I am rather compassionate, and on the whole a pleaser. I like to think of myself as the chubby, lazy old dog you'd imagine lying next to a rocking chair. I do warn you, though, that under my mangy fur, thin skin and mushy, sympathetic layer of fat, I have a spine. In fact, once you reach it, you'll probably find it difficult to return to the subcutaneous sympathy at all. Once the teeth and claws come out, boys, I hold myself a damn fine grudge. I'm not proud of it, but if you put in the considerable effort required to enter my bad books, you've probably earned a life membership. This loyalty, and... reverse-loyalty, I guess, I attribute to the fat-dog part of my nature.
Although most people, including my mother, consider Hannah-the-fat-bloodhound to be very extroverted, I am in fact introverted. My talkative and interested demeanor stems from a deep-seated curiosity about how people and their minds work, not love of socialisation. I like the information I glean from interactions, not the interactions themselves.
I heard someone say once that being around people will energize an extrovert and drain an introvert. It was at this point that I questioned my out-going nature. Being around people does tire me, for a number of reasons: I'm always trying to figure them out, though I've yet to have any success. I don't trust them, generally speaking, and I'm prone to worrying that they dislike me. I also worry that people are talking about me in my presence, if I notice them talking behind their hands or in low voices. I distance myself from most, then, even while maintaining a pleasant conversation about our common interests. I'm simply not comfortable talking to acquaintances-- without the anonymity of a stranger or the familiarity of a friend, I'm just plain stuck.
I should clarify, though. Once you befriend this bloodhound, these neuroses disappear. I have managed to find people who put up with my loner tendencies long enough to appreciate my other qualities. (I'd like to think they appreciate my other qualities, at least.)

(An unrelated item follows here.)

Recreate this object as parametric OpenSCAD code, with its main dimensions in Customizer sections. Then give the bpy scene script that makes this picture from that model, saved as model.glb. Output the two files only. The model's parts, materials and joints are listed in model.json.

My other qualities include crippling disorganisation, unfortunately. I read books and articles. I listen to my mother. I ask fellow sloppy people. Despite my best efforts, though, I haven't found enough organisational strategies to keep my raging clutter. One of my greatest fears is that I will become a hoarder, as they are so often referred to on television these days. Once I develop an intense emotional connection to my trash, I'll be more or less sunk. I'll fill up one room after another with my junk until even the kitchen is bursting with rubbish, and then they'll declare my house unfit to live in, and then I'll have to move out and spend my savings to live in a motel, all the while using the house as additional storage, and they'll put me on TV, and I'll deny having a problem, and while cleaning out my house in haz-mat suits they'll discover I once had a husband and child who suffocated behind piles of clothes and a Cuisinart blender in my basement. Yikes. I really need more organisational tips. (Trevor, I hope this doesn't count as admitting to murder, as it hasn't happened yet and I sincerely hope to avert the disaster before it's too late.)
Anyway, the things that I love to do are similar in that they are all releases from the grind of my daily life. I like them for their therapeutic qualities and for the stress relief they provide. In order of most violent to least violent, they are: rugby, writing, singing, basketball, soccer, shopping, running, and reading. I've been known to kill off characters when in foul humour; my singing has been known to killl innocent bystanders, curdle milk, and shatter glass. The other activities usually leave people intact.
So, there's me, as best I can describe. However, my personality and behaviour continue to baffle me, as do the personalities and behaviours of almost everyone I know. Describing what it's like inside to live inside my head is like trying to fit an overweight clown into a dog sweater: funny, but with varying results.